What you will do: Repeat the listing in full. Nothing may be added or left out.

>> start Raw data

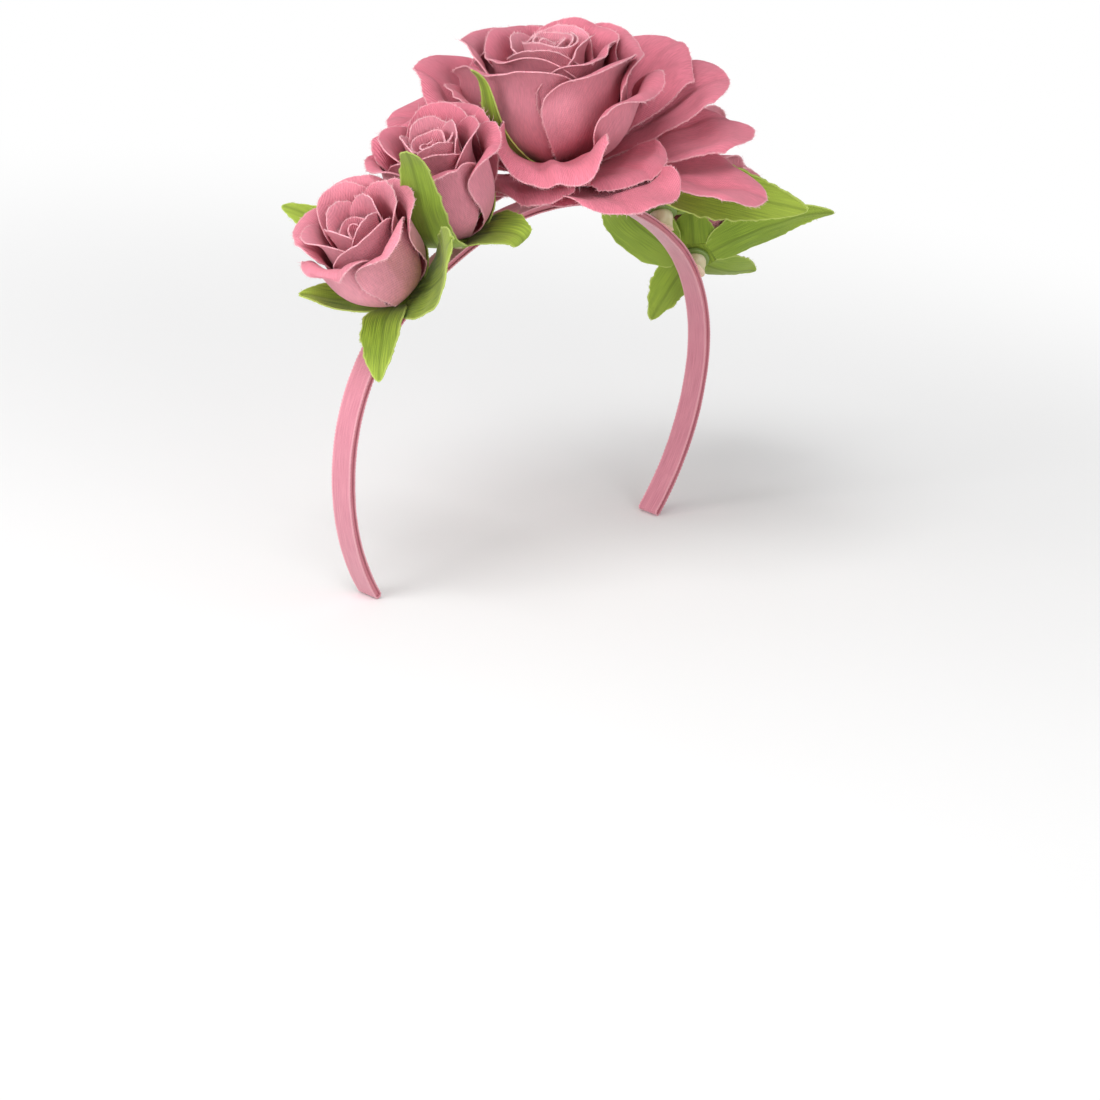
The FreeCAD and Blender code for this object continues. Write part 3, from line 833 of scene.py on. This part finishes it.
stack_layer("large_rose", "petals_4", vary(
    {**outer, "base": 24},
    dict(length=48, width=30, slope=47, roll=15, twist=14, sweep=-8),
    dict(length=40, slope=60),
    dict(length=40, width=30, bowl=0.9, slope=84, roll=30, sweep=8),
    dict(length=35, width=40, base=40, slope=15, roll=40, cup=16, sweep=6, twist=-4,
         folds=((0.1, 1.6, 0.16),)),
    dict(length=43, bowl=0.85, slope=80, roll=100, cup=26),
), hub=5.8, turn=-4, material=rose_twill, size=BROAD)

# %% The calyx and the bud of the large rose
full = dict(
    twist=10, length=46, width=44, base=32, bowl=0.76, cup=25, roll=60, ruffle=1.0, curl=2.4, lip=1.4,
    crease=0.6)

stack_layer("large_rose", "calyx", sepals(
    28,
    dict(length=46, width=5.5, slope=84, roll=20, cup=26, sweep=-3),
    None,
    dict(length=15, width=8, slope=44, cup=26),
    dict(length=18, width=8, slope=52, cup=26),
    dict(length=18, width=8, slope=52, cup=26),
), hub=4.6, turn=180, material=green_cloth, size=(36, 17))
stack_layer("large_rose", "petals_3", vary(
    full, dict(length=41), dict(length=45), dict(length=43), dict(length=44, width=34, sweep=5),
    dict(length=43, roll=75)), hub=4.5, turn=38, material=rose_twill, size=BROAD)
stack_layer("large_rose", "petals_2", ring(
    4, length=42, width=36, base=38, bowl=0.66, cup=18, roll=50, curl=2.4, ruffle=2.0, dent=0.8, crease=1.2),
    hub=3.0, turn=0, material=rose_twill, size=BROAD)
# The innermost petals take the paler twill, painted light against the shade inside the rose.
stack_layer("large_rose", "petals_1", ring(
    4, length=38, width=27, base=42, bowl=0.5, cup=12, slope=92, curl=2.4, ruffle=2.0, dent=0.9, crease=0.9),
    hub=2.2, turn=22, material=inner_twill_painted_light, size=(40, 37))
roll_heart("large_rose", turns=3.0)

# %% [markdown]
# ## The smaller roses and the buds
#
# Two half-opened roses stand beside the large one and two buds end the row. The two of a kind are alike but
# for how they are turned about their stems and for the half-opened ones' tallest sepal, so one function makes
# both.

# %% Half-opened roses
FINE, LOBES = (36, 33), (34, 17)  # rows and columns of a small petal's and of a sepal's grid


def half_open(rose, calyx, spin, tallest):
    """A half-opened rose: three layers of petals inside five sepals that have dropped open unevenly. The
    tallest sepal stands against the petals. Calyx and spin are degrees about the stem."""
    stack_layer(rose, "calyx", sepals(
        24,
        dict(width=11, bowl=0.5, roll=18, cup=24, curl=1.6, blunt=0.45, **tallest),
        dict(length=21, width=15, slope=2, roll=100, cup=24, blunt=0.5),
        dict(length=13, slope=58),
        dict(length=13, slope=58),
        dict(length=26, slope=50),
    ), hub=5.2, turn=calyx, material=green_cloth, size=LOBES)
    stack_layer(rose, "petals_3", vary(
        dict(length=37, width=24, base=35, bowl=0.6, cup=15, roll=75, curl=1.6, crease=0.8),
        {}, dict(roll=110, curl=3), {}, {}, dict(roll=100)),
        hub=4.5, turn=spin, material=rose_twill, size=FINE)
    stack_layer(rose, "petals_2", ring(
        4, length=37, width=24, base=40, bowl=0.5, cup=12, roll=45),
        hub=3.0, turn=spin + 20, material=rose_twill, size=FINE)
    # The innermost petals take the paler twill, painted light against the shade inside the rose.
    stack_layer(rose, "petals_1", ring(
        4, length=34, width=18, base=45, bowl=0.42, cup=7.5, slope=92, lip=0.4, dent=0.2),
        hub=2.2, turn=spin + 42, material=inner_twill_painted_light, size=FINE)
    roll_heart(rose, turns=1.9)


half_open("right_rose", calyx=205, spin=10, tallest=dict(length=52, slope=86, sweep=4))
half_open("left_rose", calyx=198, spin=150, tallest=dict(length=44, slope=80))


# %% Buds
def bud(rose, calyx, spin):
    """A bud: three layers of closer petals, with sepals that hug it or hang. Calyx and spin are degrees
    about the stem."""
    stack_layer(rose, "calyx", sepals(
        24,
        dict(length=38, width=13, slope=38, sweep=14),
        dict(length=23, slope=42),
        dict(length=26, slope=-15, bowl=0.5),
        dict(length=40, width=21, slope=62, roll=10, twist=28, cup=30, curl=1.6, blunt=0.5),
        dict(length=11, slope=40),
    ), hub=5.0, turn=calyx, material=green_cloth, size=LOBES)
    stack_layer(rose, "petals_3", vary(
        dict(length=35, width=23, base=36, bowl=0.6, cup=14, roll=70, curl=1.6, crease=0.6),
        {}, {}, dict(roll=150, curl=3), dict(roll=100), {}),
        hub=4.4, turn=spin, material=dusky_twill, size=FINE)
    stack_layer(rose, "petals_2", ring(
        4, length=35, width=23, base=41, bowl=0.54, cup=11, roll=40),
        hub=3.0, turn=spin + 20, material=dusky_twill, size=FINE)
    # The innermost petals take the paler twill, painted light against the shade inside the bud.
    stack_layer(rose, "petals_1", ring(
        4, length=32, width=16, base=46, bowl=0.42, cup=7.5, slope=92, lip=0.4, dent=0.2),
        hub=2.2, turn=spin + 42, material=inner_twill_painted_light, size=FINE)
    roll_heart(rose, turns=1.5)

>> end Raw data

Solution to the problem:
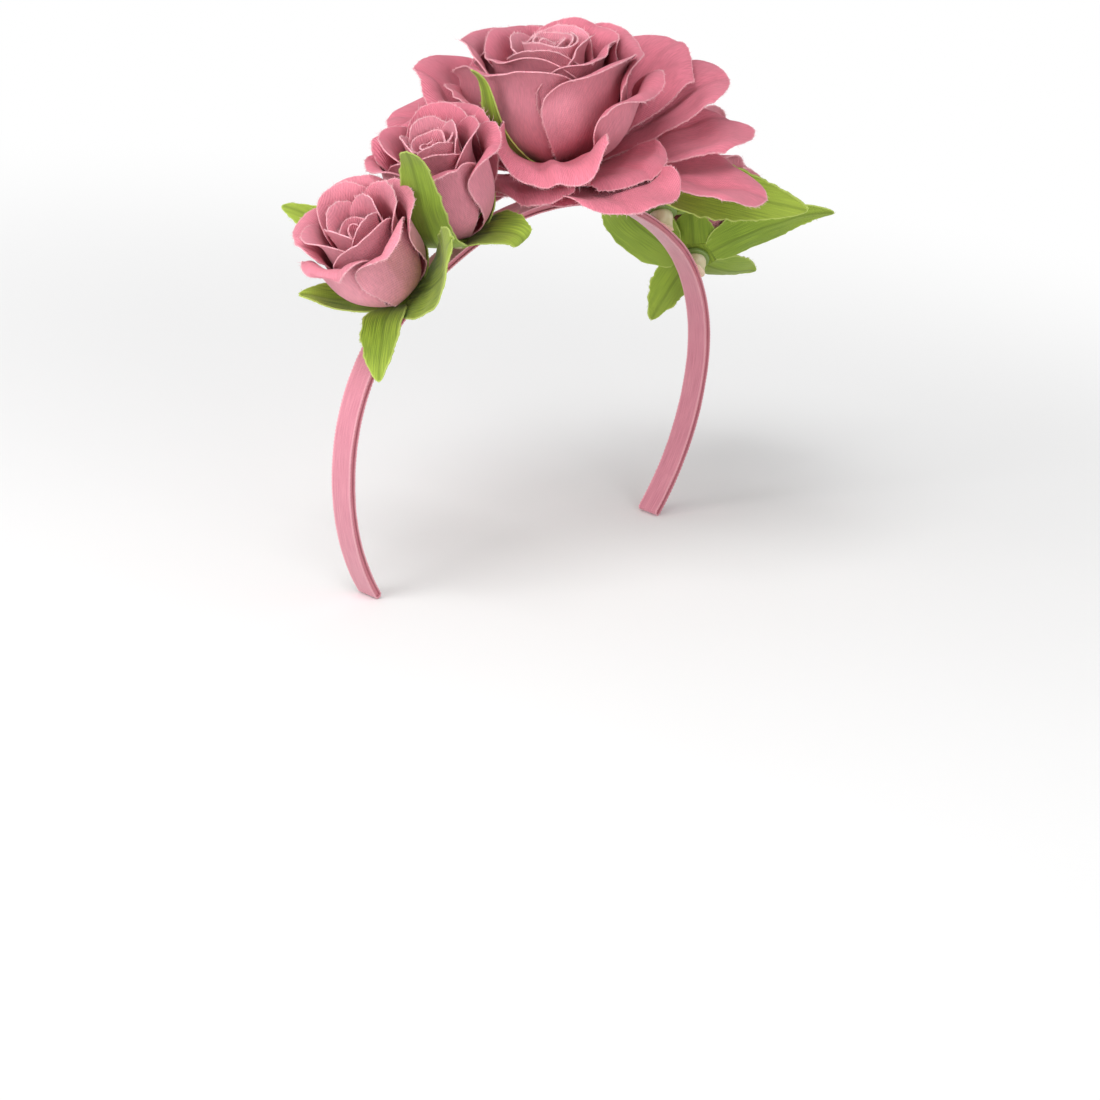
The FreeCAD and Blender code for this object continues. Write part 3, from line 833 of scene.py on. This part finishes it.
stack_layer("large_rose", "petals_4", vary(
    {**outer, "base": 24},
    dict(length=48, width=30, slope=47, roll=15, twist=14, sweep=-8),
    dict(length=40, slope=60),
    dict(length=40, width=30, bowl=0.9, slope=84, roll=30, sweep=8),
    dict(length=35, width=40, base=40, slope=15, roll=40, cup=16, sweep=6, twist=-4,
         folds=((0.1, 1.6, 0.16),)),
    dict(length=43, bowl=0.85, slope=80, roll=100, cup=26),
), hub=5.8, turn=-4, material=rose_twill, size=BROAD)

# %% The calyx and the bud of the large rose
full = dict(
    twist=10, length=46, width=44, base=32, bowl=0.76, cup=25, roll=60, ruffle=1.0, curl=2.4, lip=1.4,
    crease=0.6)

stack_layer("large_rose", "calyx", sepals(
    28,
    dict(length=46, width=5.5, slope=84, roll=20, cup=26, sweep=-3),
    None,
    dict(length=15, width=8, slope=44, cup=26),
    dict(length=18, width=8, slope=52, cup=26),
    dict(length=18, width=8, slope=52, cup=26),
), hub=4.6, turn=180, material=green_cloth, size=(36, 17))
stack_layer("large_rose", "petals_3", vary(
    full, dict(length=41), dict(length=45), dict(length=43), dict(length=44, width=34, sweep=5),
    dict(length=43, roll=75)), hub=4.5, turn=38, material=rose_twill, size=BROAD)
stack_layer("large_rose", "petals_2", ring(
    4, length=42, width=36, base=38, bowl=0.66, cup=18, roll=50, curl=2.4, ruffle=2.0, dent=0.8, crease=1.2),
    hub=3.0, turn=0, material=rose_twill, size=BROAD)
# The innermost petals take the paler twill, painted light against the shade inside the rose.
stack_layer("large_rose", "petals_1", ring(
    4, length=38, width=27, base=42, bowl=0.5, cup=12, slope=92, curl=2.4, ruffle=2.0, dent=0.9, crease=0.9),
    hub=2.2, turn=22, material=inner_twill_painted_light, size=(40, 37))
roll_heart("large_rose", turns=3.0)

# %% [markdown]
# ## The smaller roses and the buds
#
# Two half-opened roses stand beside the large one and two buds end the row. The two of a kind are alike but
# for how they are turned about their stems and for the half-opened ones' tallest sepal, so one function makes
# both.

# %% Half-opened roses
FINE, LOBES = (36, 33), (34, 17)  # rows and columns of a small petal's and of a sepal's grid


def half_open(rose, calyx, spin, tallest):
    """A half-opened rose: three layers of petals inside five sepals that have dropped open unevenly. The
    tallest sepal stands against the petals. Calyx and spin are degrees about the stem."""
    stack_layer(rose, "calyx", sepals(
        24,
        dict(width=11, bowl=0.5, roll=18, cup=24, curl=1.6, blunt=0.45, **tallest),
        dict(length=21, width=15, slope=2, roll=100, cup=24, blunt=0.5),
        dict(length=13, slope=58),
        dict(length=13, slope=58),
        dict(length=26, slope=50),
    ), hub=5.2, turn=calyx, material=green_cloth, size=LOBES)
    stack_layer(rose, "petals_3", vary(
        dict(length=37, width=24, base=35, bowl=0.6, cup=15, roll=75, curl=1.6, crease=0.8),
        {}, dict(roll=110, curl=3), {}, {}, dict(roll=100)),
        hub=4.5, turn=spin, material=rose_twill, size=FINE)
    stack_layer(rose, "petals_2", ring(
        4, length=37, width=24, base=40, bowl=0.5, cup=12, roll=45),
        hub=3.0, turn=spin + 20, material=rose_twill, size=FINE)
    # The innermost petals take the paler twill, painted light against the shade inside the rose.
    stack_layer(rose, "petals_1", ring(
        4, length=34, width=18, base=45, bowl=0.42, cup=7.5, slope=92, lip=0.4, dent=0.2),
        hub=2.2, turn=spin + 42, material=inner_twill_painted_light, size=FINE)
    roll_heart(rose, turns=1.9)


half_open("right_rose", calyx=205, spin=10, tallest=dict(length=52, slope=86, sweep=4))
half_open("left_rose", calyx=198, spin=150, tallest=dict(length=44, slope=80))


# %% Buds
def bud(rose, calyx, spin):
    """A bud: three layers of closer petals, with sepals that hug it or hang. Calyx and spin are degrees
    about the stem."""
    stack_layer(rose, "calyx", sepals(
        24,
        dict(length=38, width=13, slope=38, sweep=14),
        dict(length=23, slope=42),
        dict(length=26, slope=-15, bowl=0.5),
        dict(length=40, width=21, slope=62, roll=10, twist=28, cup=30, curl=1.6, blunt=0.5),
        dict(length=11, slope=40),
    ), hub=5.0, turn=calyx, material=green_cloth, size=LOBES)
    stack_layer(rose, "petals_3", vary(
        dict(length=35, width=23, base=36, bowl=0.6, cup=14, roll=70, curl=1.6, crease=0.6),
        {}, {}, dict(roll=150, curl=3), dict(roll=100), {}),
        hub=4.4, turn=spin, material=dusky_twill, size=FINE)
    stack_layer(rose, "petals_2", ring(
        4, length=35, width=23, base=41, bowl=0.54, cup=11, roll=40),
        hub=3.0, turn=spin + 20, material=dusky_twill, size=FINE)
    # The innermost petals take the paler twill, painted light against the shade inside the bud.
    stack_layer(rose, "petals_1", ring(
        4, length=32, width=16, base=46, bowl=0.42, cup=7.5, slope=92, lip=0.4, dent=0.2),
        hub=2.2, turn=spin + 42, material=inner_twill_painted_light, size=FINE)
    roll_heart(rose, turns=1.5)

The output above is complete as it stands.